Not all gassers survived....This is KS Pittman's car he crashed in Cado Mills TX..Before and after....
Even after development of better slicks, and frontends came back down, most guys continued to run a solid front axle. I'm sure if a control arm setup was better, or lighter they'd have switched at that time to improve things; but they didn't. A lot of guys building gasser clones today toss a beam or tube axle under the front, and jack the nose up as high as possible and have handling or death wobble issues. And then we hear all the horror stories about how ugly a solid front axle is, and why you shouldn't do it. When in reality it's not the axle that's to blame, it's the installation and setup that's to blame. We didn't hear all these myths and horror stories when every car and truck on the road ran a solid front axle. So maybe guys need to look at how the factories setup theirs, and duplicate good engineering.
I just ran across this photo last night, it’s the former Colson & Woods Studebaker resting peacefully. Edit-My apologies to Mr. Wood, I don’t know if he is still alive but I called him by the wrong name.

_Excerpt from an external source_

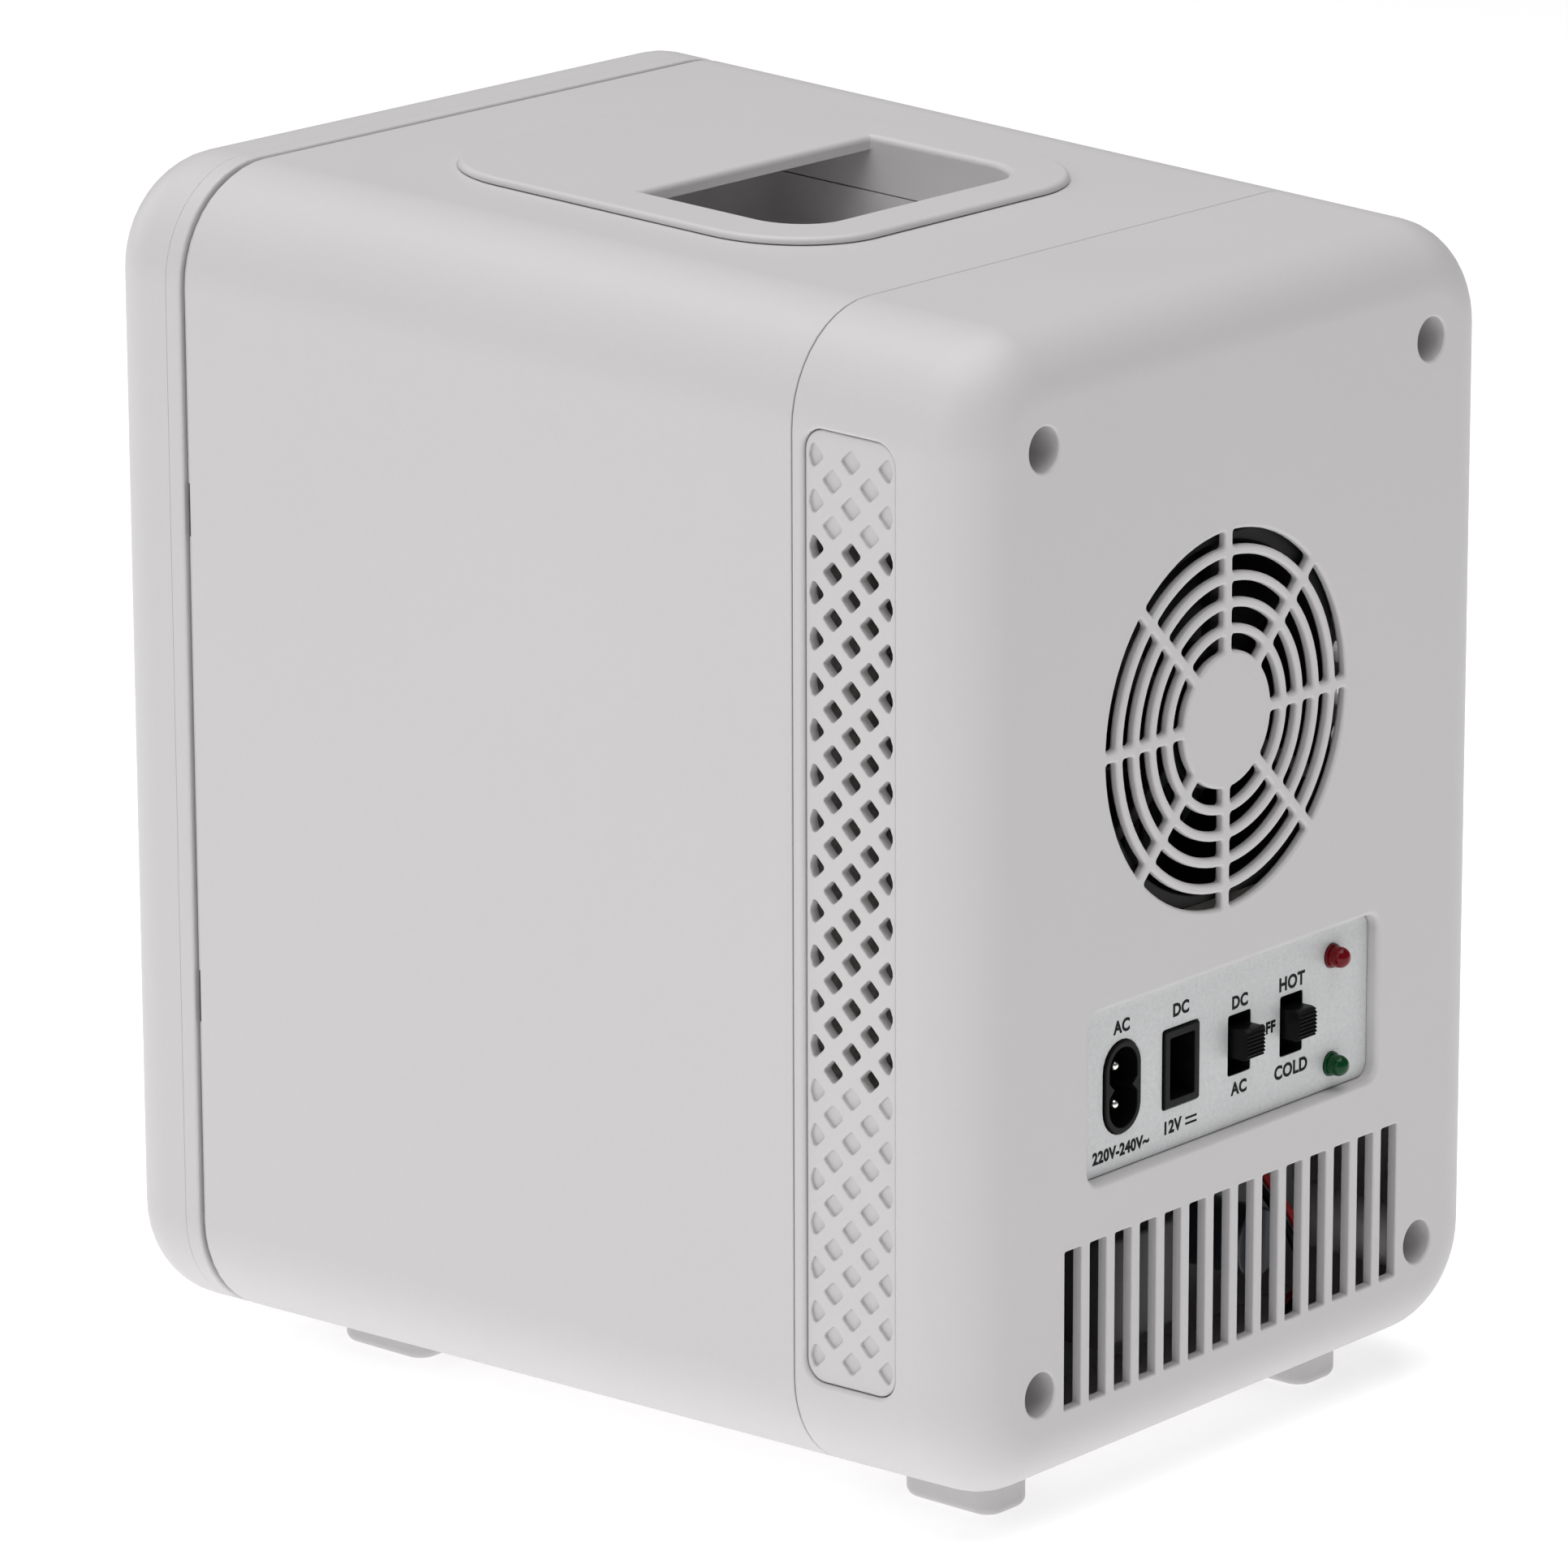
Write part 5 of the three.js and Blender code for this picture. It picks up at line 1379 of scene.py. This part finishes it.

Engine setback is always required on almost every small British car when a V8 is swapped into them! I cut off both footwells on my Austin, and set the firewall back and barely fit my SBC in it. And I'm sitting in the backseat area looking out the rear side windows when I drive. Price you pay to get HP into a small package.
Not that I remember Marty. He drove both small and big block gas dragsters then went to top fuel with a hemi, was in the Chi Town Hustler for a while, he drove a bunch of Roland Leong’s cars and then I think he gave up driving. He turned to promoting races and was a track consultant too. We ran the altered at Cordova and that’s when I met him. He went to dinner with us one evening and it was story after story, he had a million of them.